Jackley’s office also noted that the state’s litigation was aimed at getting the issue in front of the U.S. Supreme Court, given the “extraordinary growth” of online retail over the last 25 years.
In 2016, South Dakota passed a law requiring out-of-state retailers doing more than $100,000 in annual sales or counting more than 200 transactions in a year to collect sales tax, something the state sees as a serious revenue booster. But that law was challenged by some online retailers as going against federal law set down by Quill.
Should the Supreme Court find that online retailers need to comply with state tax laws, essentially overriding Quill, it could mean many billions of dollars in additional revenue for state governments. The National Conference of State Legislatures has pegged lost revenue for states due to the Quill “loophole” at more than $17 billion.
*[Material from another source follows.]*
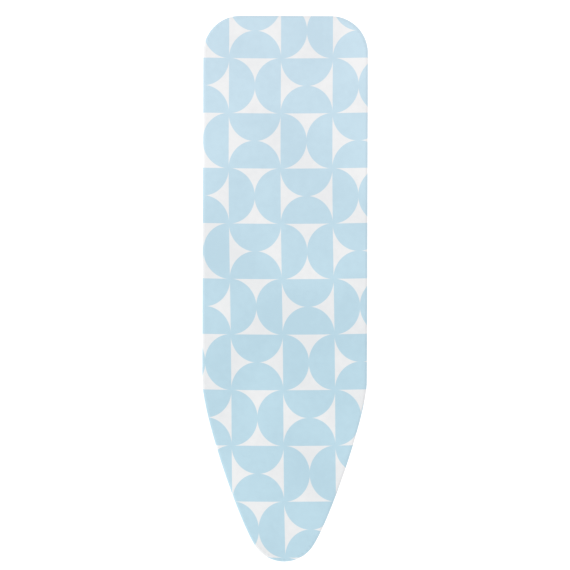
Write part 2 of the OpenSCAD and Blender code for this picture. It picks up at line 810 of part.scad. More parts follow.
cover();
cover_skirt();
cover_hem_straight();
cover_hem_curved();
hem_binding_straight();
hem_binding_curved();
drawstring();
cord_lock_case();
cord_lock_spring();
cord_lock_button();
foam_pad();
felt_pad();
steel_top();
steel_rim();
slide_rail_left();
slide_rail_right();
rail_rivets();
pivot_bracket();
bracket_rivets();
ratchet_bracket();
ratchet_pin();
ratchet_spring();
catch_bracket();
catch_pin();
inner_leg_tube_left();
inner_leg_tube_right();
inner_leg_brace();
nose_foot_bar();
nose_foot_cap_left();
nose_foot_cap_right();
inner_leg_plugs();
pivot_axle();
pivot_axle_nuts();
pivot_spacer();
cross_pivot_bolts();
cross_pivot_nuts();
cross_pivot_washers();
outer_leg_tube_left();
outer_leg_tube_right();
outer_leg_brace();
blunt_foot_bar();
blunt_foot_cap_left();
blunt_foot_cap_right();
outer_leg_plugs();
slider_rod();
slider_spacers();
slider_end_caps();
glide_shoe_left();
glide_shoe_right();
ratchet_plate();
release_arm();
release_grip();
storage_catch();
catch_tab();
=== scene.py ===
"""A folding ironing board in its fitted printed cover, seen from straight above."""
import json
import math

import bmesh
import bpy
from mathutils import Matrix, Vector, noise


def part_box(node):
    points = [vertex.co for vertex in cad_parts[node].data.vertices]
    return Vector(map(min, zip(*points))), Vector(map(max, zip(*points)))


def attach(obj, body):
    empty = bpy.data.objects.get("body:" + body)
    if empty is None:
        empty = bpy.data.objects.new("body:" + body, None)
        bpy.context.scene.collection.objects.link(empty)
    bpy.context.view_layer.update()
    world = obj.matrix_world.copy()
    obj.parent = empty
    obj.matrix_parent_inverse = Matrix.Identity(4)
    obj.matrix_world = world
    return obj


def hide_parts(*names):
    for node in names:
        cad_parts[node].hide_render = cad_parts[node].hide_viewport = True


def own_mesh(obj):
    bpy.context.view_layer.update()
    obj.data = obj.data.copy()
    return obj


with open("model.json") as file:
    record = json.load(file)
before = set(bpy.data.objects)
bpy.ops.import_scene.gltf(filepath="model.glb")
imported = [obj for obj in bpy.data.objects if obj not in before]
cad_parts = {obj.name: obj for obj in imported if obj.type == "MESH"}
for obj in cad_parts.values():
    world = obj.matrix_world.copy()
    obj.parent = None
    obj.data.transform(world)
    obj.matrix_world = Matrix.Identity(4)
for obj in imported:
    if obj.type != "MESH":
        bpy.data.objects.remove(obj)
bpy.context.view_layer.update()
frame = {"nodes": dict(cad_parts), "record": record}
MM = 0.001

# ---------- sizes, from the frame where it has them ----------

COVER_LOW, COVER_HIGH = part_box("cover")
TOP_Z = COVER_HIGH[2]
HEM_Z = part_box("cover_hem_straight")[0][2]
BLUNT_Y = COVER_HIGH[1]
NOSE_Y = COVER_LOW[1]
HALF_W = COVER_HIGH[0]
BINDING_LOW, BINDING_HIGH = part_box("hem_binding_straight")

# The outline's shape, as in the CAD model
CORNER_R = 84 * MM
NOSE_R = 78 * MM
NOSE_SWEEP = math.radians(54)
TAPER_L = 412 * MM
SIDE_HANDLE = 79 * MM
NOSE_HANDLE = 62 * MM
HEM_W = 38 * MM
COLUMN_STEP = 2.2 * MM  # between neighbouring points of the outline
SPINE_NOSE = 100 * MM   # from the nose to the start of the middle line that flat faces run in to
SPINE_BLUNT = 110 * MM  # from its other end to the blunt end

# The cloth
CLOTH_T = 0.8 * MM
EDGE_R = 6 * MM         # radius over the pads' edge
FLAT_MARGIN = 8 * MM    # from that radius in to where the top's plain rings end
RIM_R = 1.8 * MM        # radius round the rim's lower edge
WALL_PULL = 0.2 * MM    # how far the skirt leans in
RIM_INSET = 1.2 * MM    # from the outline in to the steel rim
RIM_W = 1 * MM
FLANGE_START = WALL_PULL + RIM_R
FLANGE_ROWS = 12
GATHER_PITCH = 13 * MM
FULL_BEND = 11          # curvature, 1/m, at which the gathers are full

# The hem's channel, its stitches and the cord, each open by so much on both sides of the cord lock
CHANNEL_INSET = HEM_W + 3.5 * MM
CHANNEL_GAP = 28 * MM
STITCH_GAP = 20 * MM
CORD_GAP = 11 * MM
LOCK_HALF = 18 * MM     # the hem lies flat by the lock, and gathers over LOCK_EASE beyond it
LOCK_EASE = 25 * MM
CHANNEL_R = 3.1 * MM
STITCH_R = 0.26 * MM
STITCH_TIP_R = 0.08 * MM

# The pads' flat faces
PAD_MARGIN = 6 * MM     # from the rounded edge in to the first plain ring
PAD_RINGS = 10

# The cloth's simulation
SIM_SCALE = 10          # the solver is steadier on a model ten times as large
SIM_STEPS = 24
MOVE_CAP = 7 * MM
EASE_PASSES = 2

# The cord lock's spring
SPRING_WIRE_R = 0.6 * MM
SPRING_TURNS = 3
SPRING_STEPS = 20       # to a turn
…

Amazon, the best-known e-tailer in the U.S. and likely many other parts of the world, preemptively began in 2011 remitting state sales tax in a handful of states, and went on to do so in every state with such laws. Not all online retailers followed suit.
The National Retail Federation, an industry lobbying group that counts Wal-Mart Stores Inc., Target Corp. and many other retailers as members, said it “welcomed” the Supreme Court’s choice to look at the issue.
“Unfortunately, antiquated sales tax collection rules have resulted in an uneven playing field that’s making it harder for Main Street retailers to compete in today’s digital economy,” said Matthew Shay, NRF’s president and ceo. “This is a basic question about fairness, which all of our members deserve whether they’re selling in stores or online.”
Shay said he’s “hopeful” that the court will end Quill, but urged Congress to work to settle the tax issue as well.
“It’s time to pass legislation to settle this critical issue once and for all,” Shay added. “Even if he court rules in favor of a modern sales tax policy, legislation will still be needed to spell out how that would work.
Counsel for the defending retailers could not be reached for comment.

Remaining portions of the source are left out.